##### DATA BLOCK

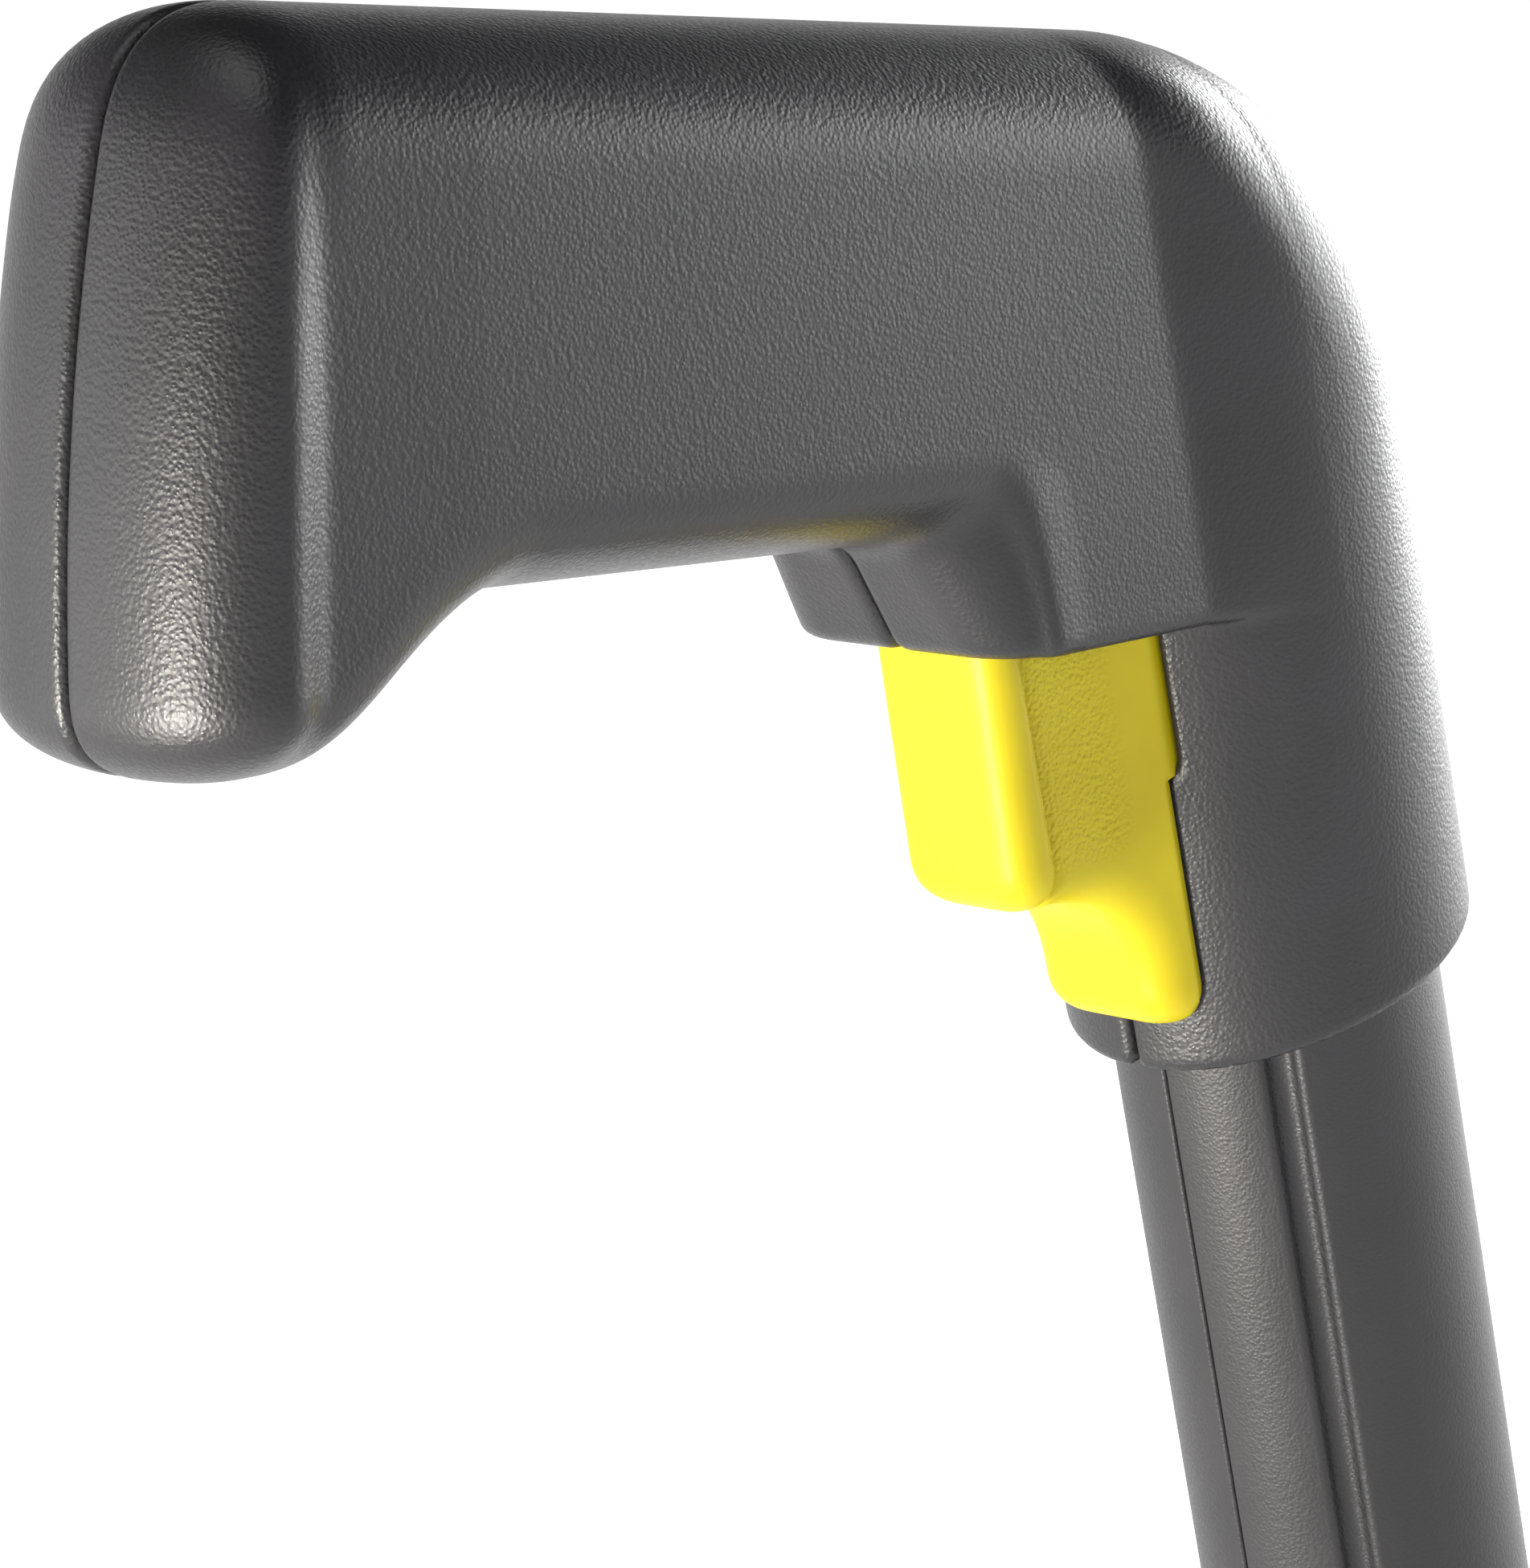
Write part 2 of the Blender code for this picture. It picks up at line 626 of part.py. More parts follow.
def lock_cam(look):
    """Plate with a sloping slot that draws the lock pin in, below a socket for the rod."""
    half = 3.3
    low, high = (16.5, 36.5)
    outline = ((lean(low) - half, low), (lean(low) + half, low), (lean(high) + half, high),
               (lean(high) + half, 38.5), (4.4, 48.0), (-4.4, 48.0), (-4.4, 44.0), (lean(high) - half, high))
    plate = prism(outline, -CAM_THICKNESS / 2, CAM_THICKNESS / 2, "Y")
    made = finish("lock_cam", plate, look)
    combine(made, [cylinder(4.5, 46.0, 60.0)], "UNION")
    slot = slot_outline((lean(19.0), 19.0), (lean(31.5), 31.5), PEG_RADIUS + GAP)
    cutters = [prism(slot, -10.0, 10.0, "Y"), cylinder(ROD_RADIUS + GAP, ROD_BOTTOM - GAP, 61.0)]
    return combine(made, cutters, "DIFFERENCE")


def lean(height):
    """The slot's x at a height, so that the travel of the trigger draws the peg in."""
    return PEG_X + LOCK_SLOPE * (height - LOCK_HEIGHT)


def slot_outline(start, end, radius, count=7):
    """A slot with round ends between two points."""
    heading = math.atan2(end[1] - start[1], end[0] - start[0])
    points = []
    for centre, first in ((end, -math.pi / 2), (start, math.pi / 2)):
        for i in range(count):
            angle = heading + first + math.pi * i / (count - 1)
            points.append((centre[0] + radius * math.cos(angle), centre[1] + radius * math.sin(angle)))
    return points


def lock_pin(look):
    """Round pin with a forked inner end and a chamfered tip."""
    tip = LOCK_PIN_TIP
    profile = ((0.0, -4.0), (LOCK_PIN_RADIUS, -4.0), (LOCK_PIN_RADIUS, tip - 0.8),
               (LOCK_PIN_RADIUS - 0.8, tip), (0.0, tip))
    along_x = Matrix.Rotation(math.radians(90), 4, "Y")
    body = move(turned(profile, 24), (0, 0, LOCK_HEIGHT), along_x)
    made = finish("lock_pin", body, look)
    fork = CAM_THICKNESS / 2 + 0.4
    gap = box((-0.6, -fork, LOCK_HEIGHT - 6.0), (11.6, fork, LOCK_HEIGHT + 6.0))
    hole = cylinder(PEG_RADIUS + GAP, -6.0, 6.0, (PEG_X, LOCK_HEIGHT), "Y", 16)
    return combine(made, [gap, hole], "DIFFERENCE")


def lock_pin_bush(look):
    """Plain bush that guides the lock pin through the column's wall."""
    bore = LOCK_PIN_RADIUS + GAP
    profile = ((bore, 12.4), (LOCK_BUSH_RADIUS, 12.4), (LOCK_BUSH_RADIUS, 15.4), (bore, 15.4))
    along_x = Matrix.Rotation(math.radians(90), 4, "Y")
    return finish("lock_pin_bush", move(turned(profile, 24), (0, 0, LOCK_HEIGHT), along_x), look)


# ---------------------------------------------------------------- screws

def screw(name, x, z, size, look):
    """Pan-head screw along Y with a hexagon socket, head on the left shell's side."""
    shank = size["shank"]
    head = size["head"]
    under = size["seat"] + GAP
    top = under + 0.75 * head
    tip = size["tip"]
    profile = ((0.0, tip), (shank * 0.5, tip), (shank, tip + 1.2), (shank, under), (head, under),
               (head, top - 0.25 * head), (0.75 * head, top), (0.0, top))
    along_y = Matrix.Rotation(math.radians(-90), 4, "X")
    made = finish(name, move(turned(profile, 16), (x, 0, z), along_y), look)
    socket = cylinder(0.5 * head, top - 0.4 * head, top + 2.0, (x, z), "Y", 6)
    return combine(made, [socket], "DIFFERENCE")


# ---------------------------------------------------------------- assembly

def parent_to_slide(name, location, pieces):
    """An empty on a joint's axis that carries the pieces moved by that joint."""
    slide = bpy.data.objects.new(name, None)
    slide.location = Vector(location) * MM
    bpy.context.scene.collection.objects.link(slide)
    bpy.context.view_layer.update()
    for piece in pieces:
        piece.parent = slide
        piece.matrix_parent_inverse = slide.matrix_world.inverted()


def main():
    """Build every piece of the handle."""
    for old in list(bpy.data.objects):
        bpy.data.objects.remove(old)
    shell_grey = material("shell_plastic", GREY, 0.5)
    column_grey = material("column_plastic", (0.060, 0.060, 0.064), 0.45)
    yellow = material("trigger_plastic", YELLOW, 0.35)
    inner = material("inner_plastic", (0.30, 0.30, 0.31), 0.5)
    steel = material("zinc_steel", (0.62, 0.62, 0.64), 0.35, 1.0)
    dark_steel = material("black_steel", (0.10, 0.10, 0.11), 0.4, 1.0)

    handle_shell(-1, "handle_shell_right", shell_grey)
    handle_shell(1, "handle_shell_left", shell_grey)
    column_half(-1, "column_half_right", column_grey)
    column_half(1, "column_half_left", column_grey)
    column_end_plug(column_grey)
    rod_guide("rod_guide_upper", COLUMN_TOP - 7.0, inner)
    rod_guide("rod_guide_lower", 78.0, inner)
    ring("spring_seat", inner, ROD_RADIUS + 0.6, 6.5, SPRING_SEAT, SPRING_SEAT + 2.0)
    lock_pin_bush(inner)

    clip_bottom = RIM_HEIGHT + CARRIAGE_TOP + GAP
    nut_top = RIM_HEIGHT + CARRIAGE_BOTTOM - GAP
    lifted = [
        trigger(yellow),
        pull_rod(steel),
        ring("rod_clip", dark_steel, ROD_RADIUS + GAP, 5.4, clip_bottom, clip_bottom + 1.3),
        hex_nut("rod_nut_upper", steel, 4.6, nut_top - 4.0, nut_top),
        lock_cam(inner),
        hex_nut("rod_nut_lower", steel, 4.6, 60.0 + GAP, 64.0 + GAP),
    ]
    parent_to_slide("trigger_slide", (0.0, 0.0, RIM_HEIGHT + CARRIAGE_BOTTOM), lifted)

    peg = finish("lock_pin_peg", cylinder(PEG_RADIUS, -3.9, 3.9, (PEG_X, LOCK_HEIGHT), "Y", 16), steel)
    parent_to_slide("lock_slide", (PEG_X, 0.0, LOCK_HEIGHT), [lock_pin(steel), peg])

    spring_bottom = clip_bottom + 1.3 + GAP
    place = Matrix.Translation((0, 0, spring_bottom))
    coil_spring("return_spring", steel, 4.5, 0.5, SPRING_SEAT - GAP - spring_bottom, 7.0, place)
    place = Matrix.Translation((-12.7, 0, LOCK_HEIGHT)) @ Matrix.Rotation(math.radians(90), 4, "Y")
    coil_spring("lock_pin_spring", steel, 2.8, 0.35, 8.4, 4.5, place)

    for number, (x, z, size) in enumerate(screw_places(), 1):
        screw(f"handle_screw_{number}", x, z, size, dark_steel)
    for number, (x, z) in enumerate(COLUMN_SCREWS, 1):
        screw(f"column_screw_{number}", x, z, COLUMN_SCREW, dark_steel)
    pin = cylinder(CROSS_PIN_RADIUS, -CROSS_PIN_END, CROSS_PIN_END, CROSS_PIN, "Y", 20)
    finish("cross_pin", pin, dark_steel)


main()
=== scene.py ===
"""Looks of a machine's push handle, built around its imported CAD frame.

The moulded pieces are solids given by a signed distance in millimetres, negative inside, and
meshed on a grid. Heights of the housing and the trigger are measured from the housing's rim.
"""

import math

import bpy
import numpy as np
from mathutils import Matrix, Vector


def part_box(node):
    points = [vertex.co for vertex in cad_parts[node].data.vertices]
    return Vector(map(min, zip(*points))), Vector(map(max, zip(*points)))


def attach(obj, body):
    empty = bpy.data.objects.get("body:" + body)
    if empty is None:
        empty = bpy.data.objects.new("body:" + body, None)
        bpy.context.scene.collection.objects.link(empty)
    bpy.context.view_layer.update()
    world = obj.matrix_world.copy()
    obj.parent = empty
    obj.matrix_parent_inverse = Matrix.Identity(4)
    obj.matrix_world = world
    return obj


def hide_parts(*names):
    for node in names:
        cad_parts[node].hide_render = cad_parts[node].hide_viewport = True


MM = 0.001

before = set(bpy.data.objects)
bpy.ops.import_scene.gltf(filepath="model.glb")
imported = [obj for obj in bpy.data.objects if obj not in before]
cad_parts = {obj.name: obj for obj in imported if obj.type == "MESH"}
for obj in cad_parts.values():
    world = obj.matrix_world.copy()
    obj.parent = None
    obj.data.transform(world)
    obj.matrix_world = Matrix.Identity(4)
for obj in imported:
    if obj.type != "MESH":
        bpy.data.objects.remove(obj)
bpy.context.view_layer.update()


def limits(node):
    """Lowest and highest corner of a CAD node, in millimetres."""
    low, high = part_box(node)
    return np.array(low) / MM, np.array(high) / MM


# ---------------------------------------------------------------- sizes, from the frame where it has them

COLUMN_LOW, COLUMN_HIGH = limits("column_half_right")
CARRIAGE_TOP = 40.0
CLIP_GAP = 0.3                   # between the carriage and the clip above it
RIM = limits("rod_clip")[0][2] - CARRIAGE_TOP - CLIP_GAP     # height of the rim on the column's axis

COLUMN_RADIUS = COLUMN_HIGH[0]
COLUMN_WALL = 2.5
POST_WALL = 1.6                  # round a screw post, beyond the screw head's radius
GUIDE_GROOVE = (-11.9, 11.1)     # centre of each half's groove: x, and its distance from the seam
GUIDE_GROOVE_RADIUS = 1.6

BARREL_RADIUS = 19.7
WALL = 2.6
GRIP_ANGLE = math.radians(14.0)
GRIP_HALF_WIDTH = 16.9
GRIP_TAPER = 0.019               # narrowing towards the barrel, per side
GRIP_TOP = 87.5                  # heights across the grip, square to its slope
GRIP_UNDERSIDE = 42.3
FLARE = (102.5, 126.0)           # where the underside bends down to the pommel, along the grip
UPPER_EDGE = 13.0                # rounding of the grip's edges
LOWER_EDGE = 8.5
END_EDGE = 12.0
CORNER_POWER = 3.0               # squareness of the grip's corners seen from the side
SWELL_START = 124.8              # where the grip begins to swell, along it
POMMEL_UNDERSIDE = 29.0
POMMEL_FACE = 138.1              # distance along the grip
POMMEL_FACE_CURVE = 0.0026
POMMEL_FACE_MIDDLE = 40.0
POMMEL_SWELL = 2.4
SHOULDER_RADIUS = 36.0
NOSE_HALF_WIDTH = 11.4
NOSE_FRONT = -44.1
NOSE_FRONT_HEIGHT = 54.0         # where the front is at NOSE_FRONT; below, it leans back
NOSE_LEAN = 0.36
NOSE_TOP = 52.0                  # height across the grip
NOSE_BOTTOM = 36.26              # height on the column's axis of the line along the nose's underside
NOSE_BOTTOM_SLOPE = -0.180
WEB_FRONT = -36.0                # where the grip's flat sides begin to reach down behind the nose
WEB_EDGE = 1.4                   # rounding along the underside of the nose and the web
RIM_SLOPE = 0.205
RIM_DROP = 0.6                   # how far the housing reaches below the rim's height, on the axis
RIM_EDGE = 1.1
SOCKET_RADIUS = COLUMN_RADIUS + 0.3
SOCKET_DEPTH = 22.0
SHELF_HALF_LENGTH = 9.0          # the shelf that carries the spring's seat
SHELF_INNER_EDGE = 3.4
SHELF_HEIGHT = 65.7
SHELF_HALF_THICKNESS = 1.3
WINDOW_HALF_WIDTH = 9.25
WINDOW_BOTTOM = 24.5
WINDOW_TOP = 60.0
WINDOW_FRONT = -37.6
WINDOW_BACK = -8.0

PAD_FRONT = -36.95
PAD_BACK = -32.6
PAD_HALF_WIDTH = 8.0
PAD_BOTTOM = 16.8
PAD_TOP = 46.0
NECK_FRONT = -33.0
NECK_BOTTOM = 17.2
NECK_HALF_WIDTH = 6.9
FLAP_FRONT = -22.6
FLAP_HALF_WIDTH = 9.0
FLAP_BOTTOM = 0.6
FLAP_TOP = 30.0
FLAP_BACK = -12.0
CARRIAGE_MIDDLE = (-4.25, 34.5)  # x and height of the block that holds the rod
CARRIAGE_HALF_SIZE = (10.75, 8.2, 5.5)
ROD_HOLE_RADIUS = 2.8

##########

-- EXERCISE GOAL --
Identify each line containing the string "before" and copy it out.

-- WRITTEN RESPONSE --
before = set(bpy.data.objects)
imported = [obj for obj in bpy.data.objects if obj not in before]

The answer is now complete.